> _Directive_: Please quote exactly the lines below from the line containing "Keep writing the" to the line containing "1.4) + 0 * a, 0.1)", both lines included, and nothing else.

---------- Records provided ----------

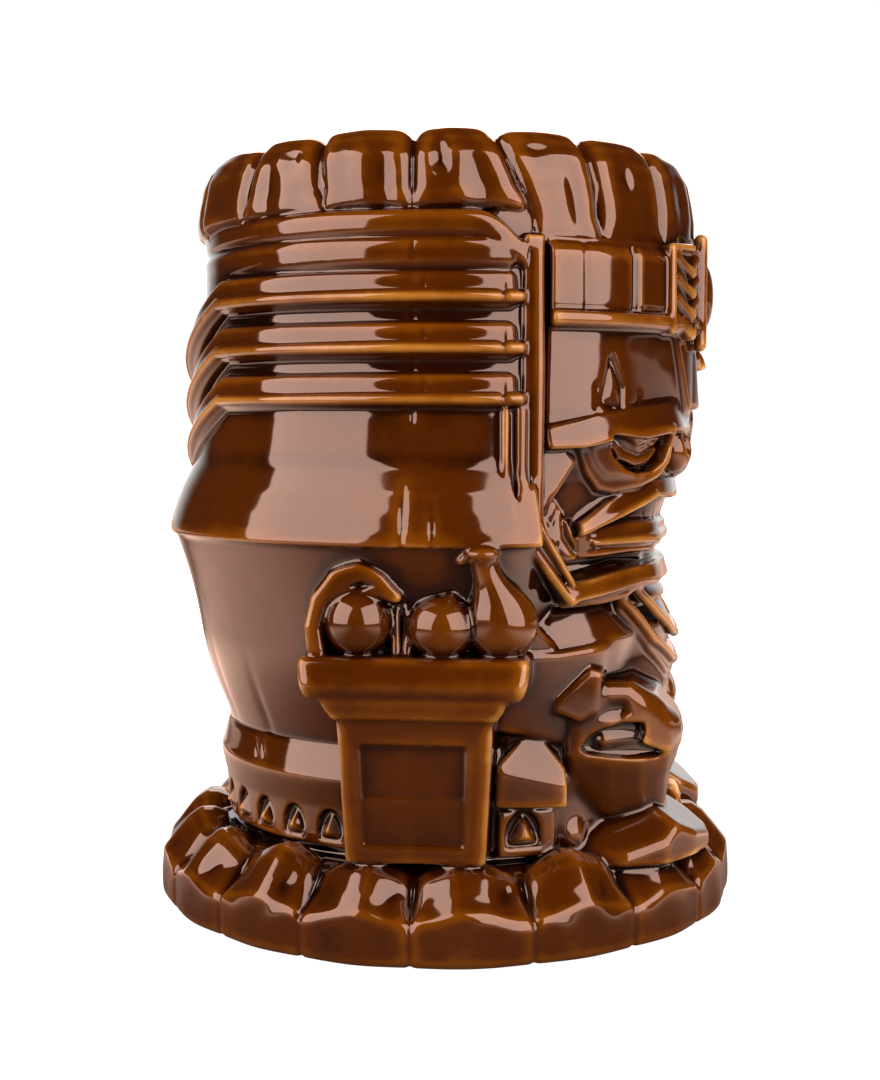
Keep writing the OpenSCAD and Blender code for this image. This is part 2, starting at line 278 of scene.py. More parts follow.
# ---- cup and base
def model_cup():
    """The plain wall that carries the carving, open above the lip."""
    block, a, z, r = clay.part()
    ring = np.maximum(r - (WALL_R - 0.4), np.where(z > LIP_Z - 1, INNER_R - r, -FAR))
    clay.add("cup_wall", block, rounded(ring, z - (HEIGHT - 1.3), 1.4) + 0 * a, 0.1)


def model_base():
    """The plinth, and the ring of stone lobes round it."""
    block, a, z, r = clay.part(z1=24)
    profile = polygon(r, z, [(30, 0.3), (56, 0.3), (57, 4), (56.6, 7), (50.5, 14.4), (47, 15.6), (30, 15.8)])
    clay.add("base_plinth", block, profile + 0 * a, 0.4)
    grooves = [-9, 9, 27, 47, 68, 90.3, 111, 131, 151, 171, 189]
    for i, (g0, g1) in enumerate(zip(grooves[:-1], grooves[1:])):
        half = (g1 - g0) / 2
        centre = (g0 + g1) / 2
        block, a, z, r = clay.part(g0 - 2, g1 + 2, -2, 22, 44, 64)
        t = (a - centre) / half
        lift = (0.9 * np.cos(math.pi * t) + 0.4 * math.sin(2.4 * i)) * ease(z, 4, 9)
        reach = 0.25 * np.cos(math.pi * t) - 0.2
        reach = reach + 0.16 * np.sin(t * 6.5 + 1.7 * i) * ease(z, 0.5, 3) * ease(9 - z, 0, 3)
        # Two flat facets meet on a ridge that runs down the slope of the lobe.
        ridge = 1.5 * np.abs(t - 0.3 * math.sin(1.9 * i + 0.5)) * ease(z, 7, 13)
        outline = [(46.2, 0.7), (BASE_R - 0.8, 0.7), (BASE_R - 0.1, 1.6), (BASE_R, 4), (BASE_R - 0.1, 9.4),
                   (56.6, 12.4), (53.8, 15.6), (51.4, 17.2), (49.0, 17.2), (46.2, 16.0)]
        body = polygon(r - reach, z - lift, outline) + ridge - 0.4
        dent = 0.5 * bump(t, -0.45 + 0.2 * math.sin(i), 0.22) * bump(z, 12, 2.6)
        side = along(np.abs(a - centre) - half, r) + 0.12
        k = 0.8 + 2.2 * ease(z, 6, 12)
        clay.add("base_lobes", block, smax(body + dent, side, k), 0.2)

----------
---------- Records provided ----------

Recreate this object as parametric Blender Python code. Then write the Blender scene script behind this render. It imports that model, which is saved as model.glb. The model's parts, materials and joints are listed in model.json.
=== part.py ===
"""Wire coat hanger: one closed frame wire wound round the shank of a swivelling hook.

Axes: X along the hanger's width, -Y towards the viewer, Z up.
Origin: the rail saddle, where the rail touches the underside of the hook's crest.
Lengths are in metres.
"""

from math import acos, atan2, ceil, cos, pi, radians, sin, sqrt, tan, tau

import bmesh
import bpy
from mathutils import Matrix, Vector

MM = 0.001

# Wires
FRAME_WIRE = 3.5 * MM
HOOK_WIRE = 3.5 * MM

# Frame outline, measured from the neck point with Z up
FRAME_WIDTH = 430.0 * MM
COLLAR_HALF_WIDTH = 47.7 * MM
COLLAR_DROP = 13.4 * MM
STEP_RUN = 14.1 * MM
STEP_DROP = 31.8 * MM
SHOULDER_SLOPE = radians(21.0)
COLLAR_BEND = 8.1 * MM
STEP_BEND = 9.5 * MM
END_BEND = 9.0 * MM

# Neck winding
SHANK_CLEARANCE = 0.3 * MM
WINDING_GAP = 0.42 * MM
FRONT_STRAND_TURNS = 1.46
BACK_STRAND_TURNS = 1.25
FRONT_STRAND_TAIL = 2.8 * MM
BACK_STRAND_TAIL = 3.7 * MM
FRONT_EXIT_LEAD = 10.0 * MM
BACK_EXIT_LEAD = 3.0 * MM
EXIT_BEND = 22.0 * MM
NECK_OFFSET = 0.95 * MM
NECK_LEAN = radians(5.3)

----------

> _Written reply_:
Keep writing the OpenSCAD and Blender code for this image. This is part 2, starting at line 278 of scene.py. More parts follow.
# ---- cup and base
def model_cup():
    """The plain wall that carries the carving, open above the lip."""
    block, a, z, r = clay.part()
    ring = np.maximum(r - (WALL_R - 0.4), np.where(z > LIP_Z - 1, INNER_R - r, -FAR))
    clay.add("cup_wall", block, rounded(ring, z - (HEIGHT - 1.3), 1.4) + 0 * a, 0.1)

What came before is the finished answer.